Climate change is making life in cities hotter and more dangerous, but cities—Los Angeles included—have not yet adequately responded.

The risk and incidence of heat-related illnesses, such as heat rash, heat cramps, fainting, heat exhaustion, and heat stroke, will increase apace if measures are not taken to reduce their severity and likelihood. These risks fall disproportionately on low-income communities of color.

To prepare for a much hotter future and protect residents from these risks, cities like L.A. have opportunities to change the built environment in fundamental ways, such as by increasing outdoor shade and green space, decreasing urban hardscapes, and requiring or incentivizing the use of cool roofs and cool surfaces. But addressing the problem of extreme heat through measures like these is challenging because the relevant regulatory frameworks are both complex and underdeveloped. Many regulatory and policy regimes do not yet account for the risk of heat in meaningful ways, despite the fact that extreme heat is already the leading weather-related cause of death and will certainly worsen.

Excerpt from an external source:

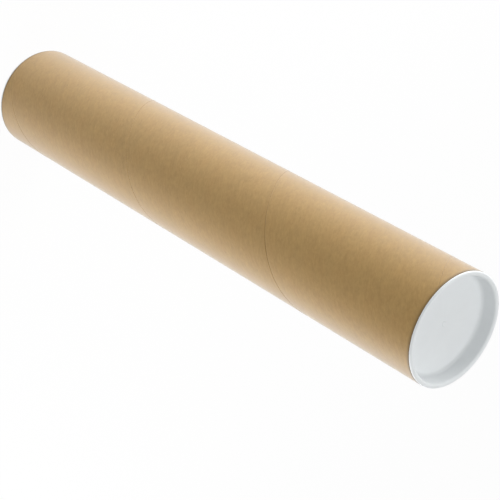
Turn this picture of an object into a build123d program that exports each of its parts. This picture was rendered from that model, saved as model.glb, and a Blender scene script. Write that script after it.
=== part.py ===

This policy brief examines ways for the City and County of L.A. to strengthen their responses to extreme heat, and specifically to reimagine and remake the outdoor urban environment to reduce risks to vulnerable communities. This analysis focuses especially on the problem of exposure to heat in outdoor spaces because that problem is difficult to address, requires significant lead-time to tackle, and has so far received little regulatory attention. It explores opportunities to develop and implement solutions that rely on the built environment, with an emphasis on street-level shade structures.

We propose several measures that could kickstart the critically important transformation of our urban environment to help shield residents from some of the worst effects of rising temperatures.

Download the report here.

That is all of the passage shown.